Despite his prodigious output, little is known of Robert Walker’s career. We cannot even be specific about his date of birth, nor his upbringing and artistic training. His oeuvre, particularly after the Civil War, is almost exclusively formed of portraits of parliamentarian figures. His portraits of Cromwell have come to be known as the definitive likenesses of the Protector, and have entered the public imagination more than examples by other artists such as Peter Lely, and perhaps even the small scale by Samuel Cooper. Walker’s success in becoming effectively the official artist of the Protectorate lay, probably, in the fact that he was English. But we may also judge from his self-portrait at the Ashmolean Museum, in which he follows Van Dyck’s self-portrait with a sunflower but replaces the flower (a symbol of royalist loyalty) with the more mischievous Mercury, that he was sympathetic to the rebellious cause.

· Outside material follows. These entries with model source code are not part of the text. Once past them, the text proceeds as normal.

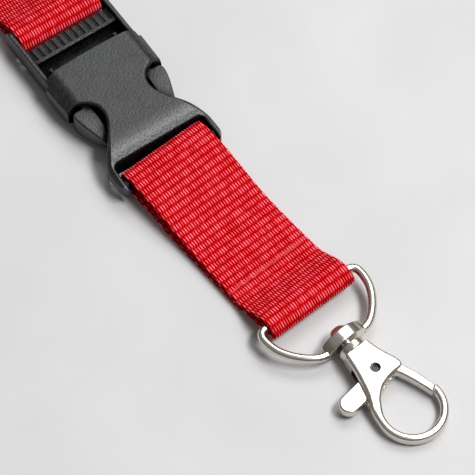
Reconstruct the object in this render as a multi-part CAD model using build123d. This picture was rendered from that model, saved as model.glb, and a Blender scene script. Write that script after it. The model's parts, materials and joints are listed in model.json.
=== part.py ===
from build123d import *
import os
from math import cos, pi, radians, sin

# A neck lanyard of ribbed webbing. A side-release buckle joins the neck loop to a short
# strap, and the short strap carries a swivel hook with a sprung trigger.
#
# Frame: millimetres, +Z up. The lanyard lies on the plane z = 0. The origin is on the flat
# underside of the buckle socket. +Y runs along the buckle towards the neck loop, and the
# hook is on the -Y side. The short strap and the hook are turned by STRAP_YAW about Z,
# because the loose strap rests at a slight angle in its slot.

# ---- webbing ----
WEB_WIDTH = 25.4          # short strap
NECK_WIDTH = 23.6         # neck strap
WEB_THICK = 0.95
PLY_PITCH = 1.08          # from one sewn ply to the next
STRAP_YAW = 5.1           # degrees
THREAD_R = 0.24
THREAD_GAP = 0.03
TABLE_GAP = 0.02          # under the lowest ply

# ---- buckle ----
BUCKLE_THICK = 9.6
MID_Z = BUCKLE_THICK / 2
MOUTH_Y = 17.0            # open end of the socket
MOUTH_WALL_Y = 15.2       # the plug's rails stop against the side walls here
SOCKET_HALF_WIDTH = 14.2  # at the mouth
FRAME_HALF_WIDTH = 15.1   # round the strap slot
TOP_HALF_WIDTH = 9.8      # flat top, before the rounded sides
SLOT_EDGE_Y = -12.8       # body side of the strap slot
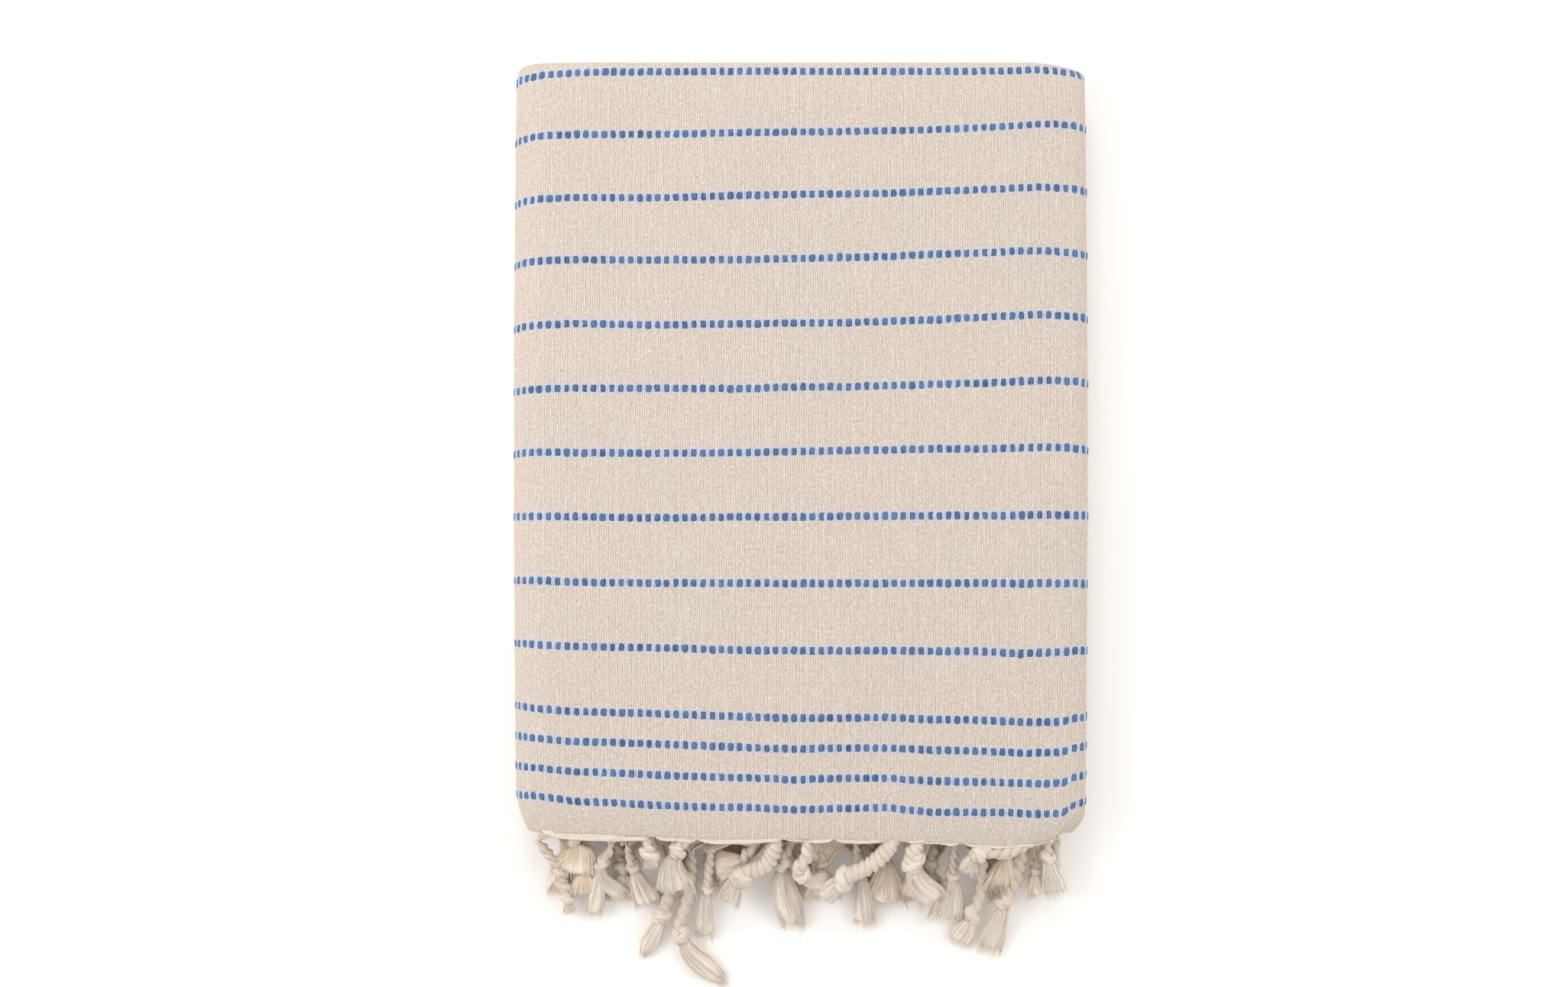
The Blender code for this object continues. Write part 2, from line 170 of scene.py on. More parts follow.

A nineteenth century inscription on the bottom of this portrait relates that it belonged to Cromwell’s son, Henry. By the tradition, the picture descends from Henry to his sister, Frances Russell (1638-1720, Cromwell’s youngest child), and thence to her son-in-law, Sir Thomas Frankland. While such a provenance is, while ancestrally correct, rather indirect, an examination of the families and wills involved lends credibility to the traditional descent. First, Henry married into the same Russell family that his sister married into – Henry marrying Elizabeth Russell (1637-1687) in 1653, while Frances married Elizabeth’s sister, John Russell (1632-1670) – so that the portrait could quite easily have been passed from Henry or Henry’s widow to his sister’s family. Thereafter, Frances’ will specifically bequeathes the majority of her estate to her son-in-law, Sir Thomas Frankland of Thirkelby Hall, where the picture hung from the eighteenth century until it was sold in 1961.